Marketing Strategy and Tactics

Marketing strategy and tactics

Strategy without tactics is the slowest route to victory. Tactics without strategy is the noise before the defeat

Many business people mistakenly assume that when you talk about “marketing”, you’re automatically talking about “tactical” marketing – e.g. placing ads, sending out mailers, attending trades shows, creating brochures, and so forth.

Tactical thinkers tend to focus on “doing things right,” and strategic thinkers are concerned with “doing the right things.” If you do something “right,” but it’s the wrong thing to do, your efforts will be futile. Conversely, if you do the “right thing,” but you do it wrong, you’ll also fail miserably.

The distinction between the two is huge. “Tactical Marketing” is the execution of your marketing plan – and the tasks you action each day – write blogs, post social content, run events or send emails – that implement the strategy.

If your strategy is wrong, you might execute the associated tactics perfectly, but it will be a waste of time and money, as the strategy will not deliver the results that you want. This is why it is always critical and cost-effective to spend the time and effort in ensuring that you have a marketing strategy that is right before you deploy any of the associated tactics.

Remember – only by getting your marketing strategy right will your marketing tactics drive the overall success you want.

Your marketing strategy should define your marketing tactics

Defining a valid marketing strategy followed by successful execution enables businesses to grow in an ever-changing and increasingly competitive marketplace. Small businesses often have to compete in a highly crowded market against big players with much bigger marketing clout, so setting yourself apart is never going to be easy.

In essence, your marketing strategy is an explanation of the goals you need to achieve with your marketing efforts. Your marketing strategy is shaped by your business goals. So, your business goals and your marketing strategy should go hand-in-hand.

Your strategy can only be determined if you understand your own strengths and weaknesses, those of your competitors and value as defined by your target market. Being strategic means you have taken a step back and reviewed your brand, value propositions and key messages. It also means you have looked at the competition, stakeholders and/or market.

Once you have clear marketing goals and a well-defined strategy, your marketing will be more focused and you can make more effective use of appropriate marketing tactics to grow your business. There is no point sending out press releases, posting on social media or spending money on marketing if you have no idea, for example, of your audience, stakeholders or market, or their media preferences.

So – with the right strategy in place, your marketing programs and advertising will get the attention of your target customers and facilitate their decision-making to buy your products and services. By understanding what’s important to your target market, you will put together a strategy that gets more qualified prospects to call you, reduces your sales cycle and costs, and increases your conversion ratios.

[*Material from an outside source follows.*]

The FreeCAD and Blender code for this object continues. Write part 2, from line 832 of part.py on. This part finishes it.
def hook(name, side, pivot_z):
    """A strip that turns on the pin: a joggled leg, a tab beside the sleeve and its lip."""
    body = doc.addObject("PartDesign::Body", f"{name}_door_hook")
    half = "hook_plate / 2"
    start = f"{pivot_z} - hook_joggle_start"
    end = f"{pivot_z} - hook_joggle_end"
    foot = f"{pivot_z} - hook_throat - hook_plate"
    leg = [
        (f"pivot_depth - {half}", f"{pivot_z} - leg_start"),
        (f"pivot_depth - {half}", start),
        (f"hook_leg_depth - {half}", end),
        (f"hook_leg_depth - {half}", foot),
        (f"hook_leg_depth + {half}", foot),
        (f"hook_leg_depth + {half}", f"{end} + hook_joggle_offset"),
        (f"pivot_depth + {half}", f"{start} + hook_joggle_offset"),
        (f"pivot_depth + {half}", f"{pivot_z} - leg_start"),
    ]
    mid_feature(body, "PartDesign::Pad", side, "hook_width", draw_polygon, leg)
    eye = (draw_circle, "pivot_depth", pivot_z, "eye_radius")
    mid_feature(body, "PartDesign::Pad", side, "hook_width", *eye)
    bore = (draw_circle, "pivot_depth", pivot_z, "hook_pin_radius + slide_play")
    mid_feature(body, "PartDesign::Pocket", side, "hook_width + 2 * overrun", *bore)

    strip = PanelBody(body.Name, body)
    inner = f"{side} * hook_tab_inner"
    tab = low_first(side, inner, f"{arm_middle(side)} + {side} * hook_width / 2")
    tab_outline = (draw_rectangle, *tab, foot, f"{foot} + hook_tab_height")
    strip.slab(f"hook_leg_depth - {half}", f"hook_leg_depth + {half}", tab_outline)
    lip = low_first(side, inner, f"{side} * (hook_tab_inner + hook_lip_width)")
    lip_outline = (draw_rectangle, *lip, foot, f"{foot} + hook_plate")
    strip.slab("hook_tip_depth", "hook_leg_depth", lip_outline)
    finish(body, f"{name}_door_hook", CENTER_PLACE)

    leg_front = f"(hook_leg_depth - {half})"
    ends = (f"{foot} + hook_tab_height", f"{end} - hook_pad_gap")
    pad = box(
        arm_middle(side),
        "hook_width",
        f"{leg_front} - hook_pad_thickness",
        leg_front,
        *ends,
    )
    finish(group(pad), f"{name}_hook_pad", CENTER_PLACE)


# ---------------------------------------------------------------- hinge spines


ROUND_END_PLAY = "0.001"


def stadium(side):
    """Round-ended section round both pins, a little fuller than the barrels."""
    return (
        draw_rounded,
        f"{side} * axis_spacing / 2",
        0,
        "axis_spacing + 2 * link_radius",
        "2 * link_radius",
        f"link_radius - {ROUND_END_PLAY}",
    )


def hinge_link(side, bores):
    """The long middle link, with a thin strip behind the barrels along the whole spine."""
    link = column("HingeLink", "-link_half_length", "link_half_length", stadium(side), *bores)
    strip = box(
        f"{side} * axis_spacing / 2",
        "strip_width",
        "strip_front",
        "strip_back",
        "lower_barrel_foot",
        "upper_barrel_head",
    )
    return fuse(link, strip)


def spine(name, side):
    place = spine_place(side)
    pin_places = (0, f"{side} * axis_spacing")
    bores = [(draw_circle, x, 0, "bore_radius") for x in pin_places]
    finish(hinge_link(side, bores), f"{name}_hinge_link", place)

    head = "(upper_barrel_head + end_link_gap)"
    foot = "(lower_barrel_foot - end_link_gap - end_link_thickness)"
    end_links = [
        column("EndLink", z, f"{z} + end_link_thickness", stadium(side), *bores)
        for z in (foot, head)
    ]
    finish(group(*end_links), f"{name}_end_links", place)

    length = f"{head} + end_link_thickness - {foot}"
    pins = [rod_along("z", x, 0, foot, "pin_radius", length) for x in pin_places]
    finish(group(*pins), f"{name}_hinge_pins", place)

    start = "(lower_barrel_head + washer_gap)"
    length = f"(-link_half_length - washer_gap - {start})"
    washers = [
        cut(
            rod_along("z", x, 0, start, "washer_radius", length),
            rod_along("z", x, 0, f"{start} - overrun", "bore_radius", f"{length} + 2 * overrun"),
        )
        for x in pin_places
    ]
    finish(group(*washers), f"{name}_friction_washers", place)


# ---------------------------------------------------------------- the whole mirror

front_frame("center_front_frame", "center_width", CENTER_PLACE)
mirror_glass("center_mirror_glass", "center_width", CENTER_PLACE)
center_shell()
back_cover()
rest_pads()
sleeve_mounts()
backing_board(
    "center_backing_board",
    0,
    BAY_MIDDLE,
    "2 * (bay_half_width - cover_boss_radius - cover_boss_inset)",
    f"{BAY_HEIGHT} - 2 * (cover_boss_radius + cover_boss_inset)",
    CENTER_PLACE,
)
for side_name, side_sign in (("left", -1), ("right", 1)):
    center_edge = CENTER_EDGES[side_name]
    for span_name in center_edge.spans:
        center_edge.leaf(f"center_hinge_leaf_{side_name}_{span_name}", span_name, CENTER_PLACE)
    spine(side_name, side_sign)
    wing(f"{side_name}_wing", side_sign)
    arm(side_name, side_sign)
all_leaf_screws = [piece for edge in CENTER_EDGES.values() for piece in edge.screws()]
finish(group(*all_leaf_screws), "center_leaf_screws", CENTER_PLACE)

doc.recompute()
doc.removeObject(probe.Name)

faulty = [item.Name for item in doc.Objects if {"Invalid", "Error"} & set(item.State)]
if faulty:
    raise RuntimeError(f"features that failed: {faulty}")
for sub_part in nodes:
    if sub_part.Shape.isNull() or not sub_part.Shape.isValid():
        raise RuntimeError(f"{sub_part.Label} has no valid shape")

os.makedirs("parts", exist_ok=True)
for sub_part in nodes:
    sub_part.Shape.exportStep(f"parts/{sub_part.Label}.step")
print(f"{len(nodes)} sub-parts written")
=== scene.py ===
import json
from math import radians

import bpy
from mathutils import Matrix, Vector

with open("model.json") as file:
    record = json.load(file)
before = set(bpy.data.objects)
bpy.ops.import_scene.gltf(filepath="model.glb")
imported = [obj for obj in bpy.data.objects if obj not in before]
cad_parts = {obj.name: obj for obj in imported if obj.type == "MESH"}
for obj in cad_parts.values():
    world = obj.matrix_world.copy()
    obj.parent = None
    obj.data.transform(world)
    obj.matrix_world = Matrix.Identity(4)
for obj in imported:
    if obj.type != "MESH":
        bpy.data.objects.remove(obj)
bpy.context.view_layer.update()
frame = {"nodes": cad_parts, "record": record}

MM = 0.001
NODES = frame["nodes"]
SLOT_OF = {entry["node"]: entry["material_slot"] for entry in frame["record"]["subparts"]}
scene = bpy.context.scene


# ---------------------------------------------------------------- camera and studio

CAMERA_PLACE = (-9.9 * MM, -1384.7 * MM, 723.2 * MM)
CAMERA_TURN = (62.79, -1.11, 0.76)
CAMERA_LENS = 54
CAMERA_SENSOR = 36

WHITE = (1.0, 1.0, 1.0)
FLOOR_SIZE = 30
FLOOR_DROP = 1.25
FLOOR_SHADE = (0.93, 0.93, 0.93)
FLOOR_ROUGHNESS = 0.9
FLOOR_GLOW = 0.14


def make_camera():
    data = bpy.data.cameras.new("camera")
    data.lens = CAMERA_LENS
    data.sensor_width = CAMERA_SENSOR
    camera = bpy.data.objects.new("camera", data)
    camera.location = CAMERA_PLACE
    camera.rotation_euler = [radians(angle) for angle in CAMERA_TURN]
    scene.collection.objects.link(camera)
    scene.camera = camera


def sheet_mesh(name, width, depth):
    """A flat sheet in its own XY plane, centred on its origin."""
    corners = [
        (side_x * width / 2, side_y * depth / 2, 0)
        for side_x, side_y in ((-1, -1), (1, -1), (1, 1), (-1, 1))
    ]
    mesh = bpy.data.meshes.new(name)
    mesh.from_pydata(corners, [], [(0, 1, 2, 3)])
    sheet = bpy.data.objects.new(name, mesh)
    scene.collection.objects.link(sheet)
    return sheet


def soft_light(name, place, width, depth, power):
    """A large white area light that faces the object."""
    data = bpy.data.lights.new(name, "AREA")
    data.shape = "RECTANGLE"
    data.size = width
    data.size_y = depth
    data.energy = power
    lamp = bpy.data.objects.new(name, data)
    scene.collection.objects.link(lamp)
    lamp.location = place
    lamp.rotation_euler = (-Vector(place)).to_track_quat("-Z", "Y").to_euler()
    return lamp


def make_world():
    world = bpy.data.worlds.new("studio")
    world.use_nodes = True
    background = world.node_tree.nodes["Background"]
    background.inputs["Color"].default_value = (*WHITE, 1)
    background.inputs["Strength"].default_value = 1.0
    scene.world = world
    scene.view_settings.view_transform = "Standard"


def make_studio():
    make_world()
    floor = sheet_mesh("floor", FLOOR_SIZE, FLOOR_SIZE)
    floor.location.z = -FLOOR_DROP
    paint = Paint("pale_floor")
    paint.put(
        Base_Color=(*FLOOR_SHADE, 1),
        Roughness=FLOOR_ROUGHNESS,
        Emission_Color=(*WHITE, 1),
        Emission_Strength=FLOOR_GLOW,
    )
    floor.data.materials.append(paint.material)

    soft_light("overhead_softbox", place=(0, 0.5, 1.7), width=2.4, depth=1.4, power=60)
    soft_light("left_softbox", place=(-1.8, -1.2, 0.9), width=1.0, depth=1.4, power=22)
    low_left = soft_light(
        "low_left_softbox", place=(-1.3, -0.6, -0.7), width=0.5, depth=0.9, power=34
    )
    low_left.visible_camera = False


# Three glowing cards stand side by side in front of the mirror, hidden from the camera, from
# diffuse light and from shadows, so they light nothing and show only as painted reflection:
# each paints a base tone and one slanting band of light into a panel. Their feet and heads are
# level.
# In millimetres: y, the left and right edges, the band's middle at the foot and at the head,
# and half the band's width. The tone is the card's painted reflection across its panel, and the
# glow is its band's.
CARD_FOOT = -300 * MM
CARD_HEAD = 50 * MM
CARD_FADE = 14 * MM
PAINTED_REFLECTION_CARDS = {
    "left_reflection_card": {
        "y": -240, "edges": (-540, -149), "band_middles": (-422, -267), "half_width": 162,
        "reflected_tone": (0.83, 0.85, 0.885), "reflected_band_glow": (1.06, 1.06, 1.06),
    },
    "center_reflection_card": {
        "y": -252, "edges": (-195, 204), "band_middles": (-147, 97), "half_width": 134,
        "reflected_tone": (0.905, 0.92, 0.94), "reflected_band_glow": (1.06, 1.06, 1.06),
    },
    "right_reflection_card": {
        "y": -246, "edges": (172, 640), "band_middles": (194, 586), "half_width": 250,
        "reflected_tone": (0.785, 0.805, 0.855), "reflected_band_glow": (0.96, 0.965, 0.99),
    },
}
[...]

Without an effective marketing strategy you won’t achieve the results you want, no matter how much time and money you spend.

Have you got your marketing strategy right?

By considering the following in the development of your marketing strategy, you will be on the right track to developing tactics that will drive the growth and customer perceptions your want:

1. Define your goals

You have your overall business goals for the year and know the metrics you need to measure to ensure your marketing tactics are delivering those business goals (e.g. average revenue per customer, close rates etc.

2. Target markets

You have narrowed down the competitive environment to the key markets in which your business will operate. This includes the markets, locations and types of customers you will target. Profiling your prospects is critical, particularly in how they are likely to find information about new suppliers.

3. Customer needs

Understanding your ‘ideal client’ will allow you to identify where you should be concentrating your marketing and sales efforts. What are the wants and needs of your prospective clients that you can deliver – and deliver better than the competition? What is it you can deliver that your ideal customer will see as ‘value’?

4. Knowing the competitive landscape

You must define what value you are able to deliver to your market. And this value must be recognised and acknowledged by your prospective clients. This is about how you can create a competitive advantage – for you and your prospect/client.

You must also understand the competitive environment and the trends in your market – they are never standing still.

5. Your marketing capability

You need to consider what resources you have/ need to deliver your strategy – ask yourself “what capabilities do I need?” and “what structure and systems do I need?”. You also need to analyse the success of your previous marketing tactics to determine which you will optimise going forward.

6. Your competitive strategy

Ultimately there are only three ways to win business. You compete on price, on value or you compete on product/service differentiation:

Competing on price means your business needs to focus on increasing volume to achieve reduced cost of manufacture.

If you choose to win through differentiation and added value, you need to clearly understand what your customer sees and defines as value. Many argue that to compete through differentiation you require a ‘uniqueness’ that clearly differentiates you from your competitors, but ultimately it is about having a value that is recognised by your prospective customers and for which they are prepared to pay a premium.

In summary, your marketing strategy includes a definition of your business, a description of your products or services, a profile of your target users or clients, and defines your company’s role in relationship to the competition.

The marketing strategy is essentially a document that you use to judge the appropriateness and effectiveness of your specific marketing plans.

Remember, getting your marketing strategy right is critical to your future success.